# [SHORT TASK]
Reproduce the entries shown below only from the line with "above = start" down to the line with "cad_parts[obj.name] = obj", keeping both end lines and copying each one exactly.

# [DATASET ENTRIES]
□ □ □
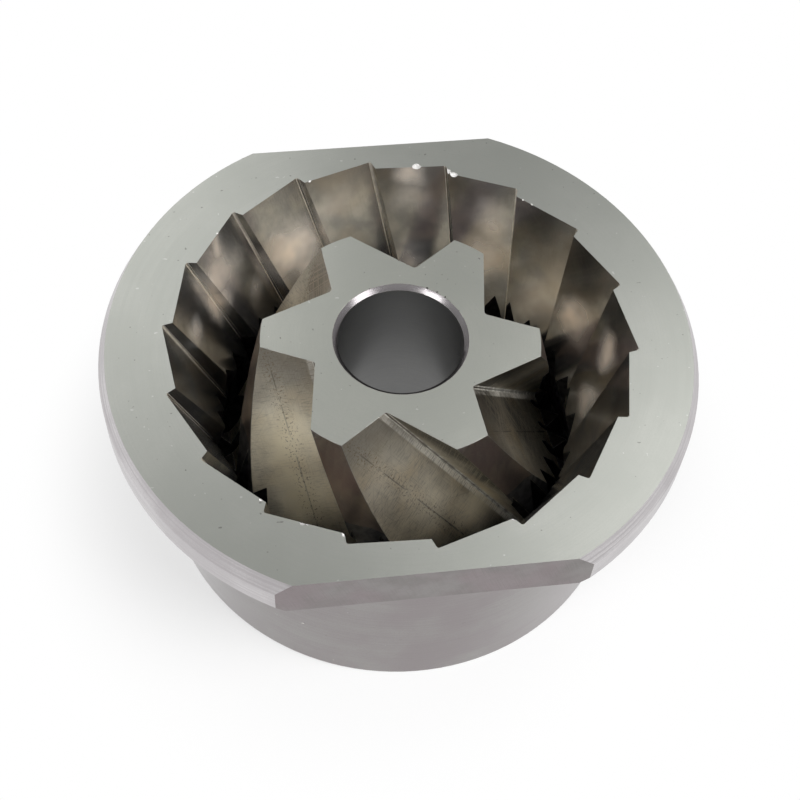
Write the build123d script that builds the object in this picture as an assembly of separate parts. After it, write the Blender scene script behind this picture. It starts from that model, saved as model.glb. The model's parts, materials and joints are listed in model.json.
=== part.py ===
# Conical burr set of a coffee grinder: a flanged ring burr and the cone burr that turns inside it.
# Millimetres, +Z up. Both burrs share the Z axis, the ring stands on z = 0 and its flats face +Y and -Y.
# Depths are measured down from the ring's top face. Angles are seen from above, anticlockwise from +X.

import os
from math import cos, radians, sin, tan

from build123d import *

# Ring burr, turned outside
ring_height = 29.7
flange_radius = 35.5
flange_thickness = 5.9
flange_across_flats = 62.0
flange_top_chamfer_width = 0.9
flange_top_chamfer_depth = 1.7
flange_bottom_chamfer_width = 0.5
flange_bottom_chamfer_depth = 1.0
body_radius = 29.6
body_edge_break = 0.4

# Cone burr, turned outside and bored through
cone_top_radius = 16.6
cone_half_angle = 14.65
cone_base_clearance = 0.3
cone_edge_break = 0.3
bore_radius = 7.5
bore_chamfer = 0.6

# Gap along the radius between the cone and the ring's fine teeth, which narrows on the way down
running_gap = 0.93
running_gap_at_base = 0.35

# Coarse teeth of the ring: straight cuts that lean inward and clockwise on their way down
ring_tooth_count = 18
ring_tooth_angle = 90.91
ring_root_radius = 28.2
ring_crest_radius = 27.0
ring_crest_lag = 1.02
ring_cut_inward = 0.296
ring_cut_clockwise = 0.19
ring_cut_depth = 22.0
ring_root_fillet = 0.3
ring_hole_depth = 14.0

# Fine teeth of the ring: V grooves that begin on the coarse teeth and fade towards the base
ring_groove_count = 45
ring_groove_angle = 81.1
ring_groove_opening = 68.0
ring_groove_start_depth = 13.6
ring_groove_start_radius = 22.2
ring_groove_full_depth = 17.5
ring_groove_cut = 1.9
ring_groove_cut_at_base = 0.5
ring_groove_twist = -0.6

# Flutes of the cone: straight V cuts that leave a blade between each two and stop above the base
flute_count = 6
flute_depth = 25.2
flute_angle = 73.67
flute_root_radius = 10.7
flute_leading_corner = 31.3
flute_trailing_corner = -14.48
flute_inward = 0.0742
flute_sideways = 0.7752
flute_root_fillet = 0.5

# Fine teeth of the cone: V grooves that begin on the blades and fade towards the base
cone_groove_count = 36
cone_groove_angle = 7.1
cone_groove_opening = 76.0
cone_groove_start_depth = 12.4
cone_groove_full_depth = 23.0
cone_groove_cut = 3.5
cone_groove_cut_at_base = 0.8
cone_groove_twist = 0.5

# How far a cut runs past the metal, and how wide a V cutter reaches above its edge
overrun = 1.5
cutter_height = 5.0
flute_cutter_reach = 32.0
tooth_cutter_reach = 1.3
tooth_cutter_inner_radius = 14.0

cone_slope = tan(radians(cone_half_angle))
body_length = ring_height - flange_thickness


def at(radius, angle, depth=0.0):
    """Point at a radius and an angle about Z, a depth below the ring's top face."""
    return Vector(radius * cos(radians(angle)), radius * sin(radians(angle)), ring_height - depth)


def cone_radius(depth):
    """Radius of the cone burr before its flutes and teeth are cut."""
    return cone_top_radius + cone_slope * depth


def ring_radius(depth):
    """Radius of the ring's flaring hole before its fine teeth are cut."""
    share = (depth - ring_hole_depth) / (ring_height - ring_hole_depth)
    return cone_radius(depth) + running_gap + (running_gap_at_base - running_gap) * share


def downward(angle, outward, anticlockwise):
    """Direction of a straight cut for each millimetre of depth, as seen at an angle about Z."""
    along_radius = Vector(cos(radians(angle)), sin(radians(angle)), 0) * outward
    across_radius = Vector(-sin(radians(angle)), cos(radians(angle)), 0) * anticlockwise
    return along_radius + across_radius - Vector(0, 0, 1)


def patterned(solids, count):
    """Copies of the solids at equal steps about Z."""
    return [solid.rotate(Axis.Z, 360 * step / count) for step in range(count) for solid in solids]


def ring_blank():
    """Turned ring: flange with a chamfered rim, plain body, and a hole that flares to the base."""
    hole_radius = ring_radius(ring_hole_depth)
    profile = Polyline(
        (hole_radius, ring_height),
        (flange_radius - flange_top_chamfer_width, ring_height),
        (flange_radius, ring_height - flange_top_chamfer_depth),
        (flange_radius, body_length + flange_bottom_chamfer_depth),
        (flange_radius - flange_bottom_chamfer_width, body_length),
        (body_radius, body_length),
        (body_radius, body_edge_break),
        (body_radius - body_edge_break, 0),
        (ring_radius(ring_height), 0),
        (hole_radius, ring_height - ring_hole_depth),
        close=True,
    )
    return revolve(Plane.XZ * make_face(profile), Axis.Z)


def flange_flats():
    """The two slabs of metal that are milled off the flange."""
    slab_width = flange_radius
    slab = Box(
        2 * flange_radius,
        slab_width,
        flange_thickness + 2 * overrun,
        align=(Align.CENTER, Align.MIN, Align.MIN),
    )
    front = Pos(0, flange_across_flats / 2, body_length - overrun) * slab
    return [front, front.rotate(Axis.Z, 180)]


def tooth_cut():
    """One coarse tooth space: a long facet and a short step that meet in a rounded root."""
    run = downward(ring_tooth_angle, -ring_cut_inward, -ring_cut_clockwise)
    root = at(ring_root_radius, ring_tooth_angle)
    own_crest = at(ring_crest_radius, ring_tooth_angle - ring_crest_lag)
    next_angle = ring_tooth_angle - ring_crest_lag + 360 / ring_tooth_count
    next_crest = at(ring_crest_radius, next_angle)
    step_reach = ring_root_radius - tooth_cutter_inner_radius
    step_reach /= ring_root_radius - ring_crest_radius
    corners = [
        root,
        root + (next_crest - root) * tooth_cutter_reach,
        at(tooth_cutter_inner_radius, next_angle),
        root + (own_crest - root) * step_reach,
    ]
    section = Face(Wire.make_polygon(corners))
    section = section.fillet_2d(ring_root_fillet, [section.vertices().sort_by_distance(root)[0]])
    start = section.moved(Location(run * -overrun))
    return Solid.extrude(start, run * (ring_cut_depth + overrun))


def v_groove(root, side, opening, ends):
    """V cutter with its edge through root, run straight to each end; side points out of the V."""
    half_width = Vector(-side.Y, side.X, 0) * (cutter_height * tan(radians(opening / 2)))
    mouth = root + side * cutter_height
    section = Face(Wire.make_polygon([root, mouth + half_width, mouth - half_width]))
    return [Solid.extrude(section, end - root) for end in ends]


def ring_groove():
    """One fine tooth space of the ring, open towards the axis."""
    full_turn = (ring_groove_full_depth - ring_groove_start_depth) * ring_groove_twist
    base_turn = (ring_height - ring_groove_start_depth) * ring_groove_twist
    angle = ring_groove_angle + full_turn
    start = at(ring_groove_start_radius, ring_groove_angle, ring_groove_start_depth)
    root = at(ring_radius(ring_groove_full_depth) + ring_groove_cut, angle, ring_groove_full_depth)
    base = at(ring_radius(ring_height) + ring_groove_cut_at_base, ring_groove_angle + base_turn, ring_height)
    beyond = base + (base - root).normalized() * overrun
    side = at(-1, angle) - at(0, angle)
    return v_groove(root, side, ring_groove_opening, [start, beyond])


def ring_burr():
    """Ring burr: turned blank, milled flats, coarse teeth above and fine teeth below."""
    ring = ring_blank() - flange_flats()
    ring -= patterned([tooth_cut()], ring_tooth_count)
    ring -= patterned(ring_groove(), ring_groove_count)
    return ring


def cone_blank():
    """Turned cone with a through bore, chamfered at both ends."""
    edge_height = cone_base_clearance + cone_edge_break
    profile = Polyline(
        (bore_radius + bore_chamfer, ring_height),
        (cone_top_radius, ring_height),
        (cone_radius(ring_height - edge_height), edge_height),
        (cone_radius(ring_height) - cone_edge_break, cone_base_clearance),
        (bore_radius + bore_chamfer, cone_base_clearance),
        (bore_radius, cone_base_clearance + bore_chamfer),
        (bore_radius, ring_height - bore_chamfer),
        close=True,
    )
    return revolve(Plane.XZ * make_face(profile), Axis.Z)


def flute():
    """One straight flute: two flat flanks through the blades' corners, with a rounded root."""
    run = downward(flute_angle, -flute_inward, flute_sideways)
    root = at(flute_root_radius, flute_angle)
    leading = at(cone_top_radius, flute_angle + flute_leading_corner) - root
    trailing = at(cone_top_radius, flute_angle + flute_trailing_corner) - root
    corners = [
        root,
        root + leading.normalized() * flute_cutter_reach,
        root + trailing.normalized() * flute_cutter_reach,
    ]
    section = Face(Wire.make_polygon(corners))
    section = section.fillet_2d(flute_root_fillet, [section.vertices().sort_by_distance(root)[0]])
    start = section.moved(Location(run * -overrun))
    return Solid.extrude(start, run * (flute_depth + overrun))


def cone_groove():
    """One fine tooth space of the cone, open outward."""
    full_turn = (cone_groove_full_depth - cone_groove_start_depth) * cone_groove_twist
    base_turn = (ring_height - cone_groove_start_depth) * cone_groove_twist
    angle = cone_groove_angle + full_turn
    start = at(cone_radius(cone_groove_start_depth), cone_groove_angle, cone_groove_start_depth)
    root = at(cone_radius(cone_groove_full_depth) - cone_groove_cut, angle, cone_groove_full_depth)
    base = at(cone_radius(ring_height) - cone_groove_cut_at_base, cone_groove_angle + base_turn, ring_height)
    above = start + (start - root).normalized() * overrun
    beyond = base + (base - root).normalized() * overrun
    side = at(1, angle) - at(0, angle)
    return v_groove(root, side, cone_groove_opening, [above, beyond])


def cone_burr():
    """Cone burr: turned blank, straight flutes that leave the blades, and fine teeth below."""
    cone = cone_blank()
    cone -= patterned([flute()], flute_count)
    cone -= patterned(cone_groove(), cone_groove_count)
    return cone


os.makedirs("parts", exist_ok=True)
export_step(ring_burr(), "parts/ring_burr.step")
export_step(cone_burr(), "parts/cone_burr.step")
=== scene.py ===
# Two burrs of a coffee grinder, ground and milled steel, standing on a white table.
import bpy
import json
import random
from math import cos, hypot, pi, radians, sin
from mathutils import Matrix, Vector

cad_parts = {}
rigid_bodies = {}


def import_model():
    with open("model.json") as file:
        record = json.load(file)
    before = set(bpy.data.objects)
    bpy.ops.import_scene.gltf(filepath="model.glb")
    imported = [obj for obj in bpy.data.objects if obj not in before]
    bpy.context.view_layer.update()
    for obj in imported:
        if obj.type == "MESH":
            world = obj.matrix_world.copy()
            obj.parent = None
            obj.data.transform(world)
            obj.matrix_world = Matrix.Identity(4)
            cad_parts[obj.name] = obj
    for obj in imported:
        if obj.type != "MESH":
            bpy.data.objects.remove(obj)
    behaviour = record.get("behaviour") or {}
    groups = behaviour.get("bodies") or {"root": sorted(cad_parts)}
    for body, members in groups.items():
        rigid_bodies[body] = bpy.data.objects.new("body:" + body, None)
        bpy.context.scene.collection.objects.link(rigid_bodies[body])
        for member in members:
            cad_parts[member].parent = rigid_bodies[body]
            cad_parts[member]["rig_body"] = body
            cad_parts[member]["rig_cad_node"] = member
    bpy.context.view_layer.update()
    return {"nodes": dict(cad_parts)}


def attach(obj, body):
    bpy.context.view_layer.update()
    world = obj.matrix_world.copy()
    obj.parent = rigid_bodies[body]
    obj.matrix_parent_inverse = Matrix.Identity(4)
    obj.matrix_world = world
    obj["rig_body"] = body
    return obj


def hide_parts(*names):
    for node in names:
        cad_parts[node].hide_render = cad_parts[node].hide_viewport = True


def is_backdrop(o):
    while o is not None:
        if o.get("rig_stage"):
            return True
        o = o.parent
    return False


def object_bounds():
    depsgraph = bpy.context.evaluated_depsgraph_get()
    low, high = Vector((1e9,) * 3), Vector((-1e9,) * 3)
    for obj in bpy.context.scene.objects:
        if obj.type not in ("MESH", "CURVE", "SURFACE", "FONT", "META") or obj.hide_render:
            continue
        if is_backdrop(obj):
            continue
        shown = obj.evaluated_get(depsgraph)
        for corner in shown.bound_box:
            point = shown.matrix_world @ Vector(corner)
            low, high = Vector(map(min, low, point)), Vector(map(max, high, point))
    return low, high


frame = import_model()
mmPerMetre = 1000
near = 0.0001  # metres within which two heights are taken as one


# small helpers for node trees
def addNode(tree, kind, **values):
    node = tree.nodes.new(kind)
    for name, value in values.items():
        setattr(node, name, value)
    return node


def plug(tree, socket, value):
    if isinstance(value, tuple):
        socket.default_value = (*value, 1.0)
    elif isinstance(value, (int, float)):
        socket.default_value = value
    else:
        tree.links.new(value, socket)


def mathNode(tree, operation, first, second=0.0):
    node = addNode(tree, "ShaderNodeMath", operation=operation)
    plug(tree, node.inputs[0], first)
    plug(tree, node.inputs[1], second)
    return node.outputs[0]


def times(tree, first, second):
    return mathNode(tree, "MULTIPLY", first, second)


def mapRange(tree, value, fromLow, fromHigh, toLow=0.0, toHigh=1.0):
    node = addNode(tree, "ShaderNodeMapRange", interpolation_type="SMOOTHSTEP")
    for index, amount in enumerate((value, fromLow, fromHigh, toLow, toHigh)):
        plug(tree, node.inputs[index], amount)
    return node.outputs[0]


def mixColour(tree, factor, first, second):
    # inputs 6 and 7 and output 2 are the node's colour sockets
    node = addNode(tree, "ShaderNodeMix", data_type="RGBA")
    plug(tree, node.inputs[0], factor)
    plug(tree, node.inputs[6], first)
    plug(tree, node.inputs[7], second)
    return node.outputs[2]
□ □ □
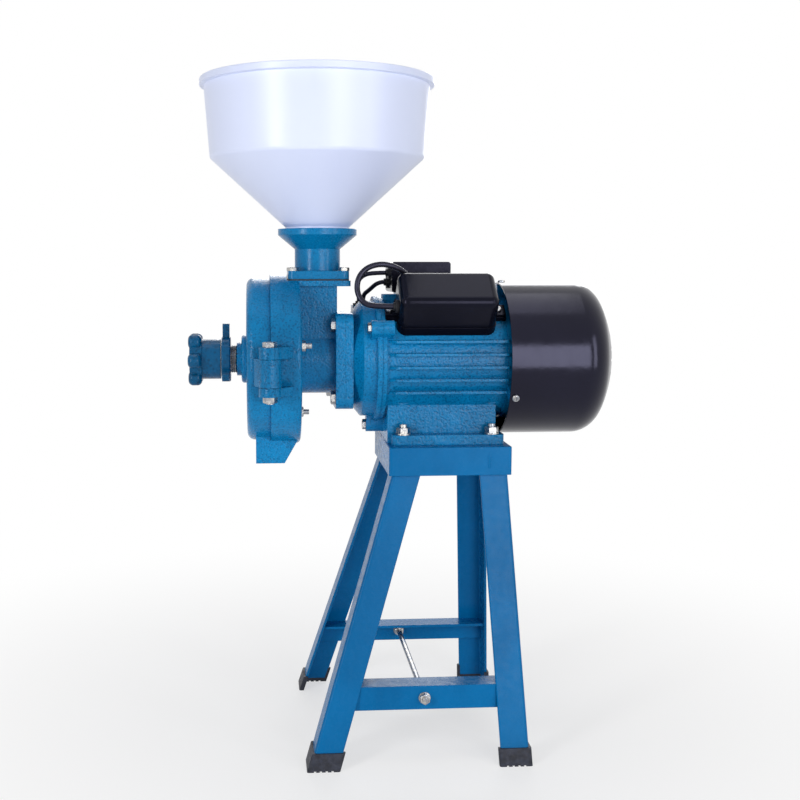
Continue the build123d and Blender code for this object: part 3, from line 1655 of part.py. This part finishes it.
□ □ □
# [EXERCISE SOLUTION]
    above = start + (start - root).normalized() * overrun
    beyond = base + (base - root).normalized() * overrun
    side = at(1, angle) - at(0, angle)
    return v_groove(root, side, cone_groove_opening, [above, beyond])


def cone_burr():
    """Cone burr: turned blank, straight flutes that leave the blades, and fine teeth below."""
    cone = cone_blank()
    cone -= patterned([flute()], flute_count)
    cone -= patterned(cone_groove(), cone_groove_count)
    return cone


os.makedirs("parts", exist_ok=True)
export_step(ring_burr(), "parts/ring_burr.step")
export_step(cone_burr(), "parts/cone_burr.step")
=== scene.py ===
# Two burrs of a coffee grinder, ground and milled steel, standing on a white table.
import bpy
import json
import random
from math import cos, hypot, pi, radians, sin
from mathutils import Matrix, Vector

cad_parts = {}
rigid_bodies = {}


def import_model():
    with open("model.json") as file:
        record = json.load(file)
    before = set(bpy.data.objects)
    bpy.ops.import_scene.gltf(filepath="model.glb")
    imported = [obj for obj in bpy.data.objects if obj not in before]
    bpy.context.view_layer.update()
    for obj in imported:
        if obj.type == "MESH":
            world = obj.matrix_world.copy()
            obj.parent = None
            obj.data.transform(world)
            obj.matrix_world = Matrix.Identity(4)
            cad_parts[obj.name] = obj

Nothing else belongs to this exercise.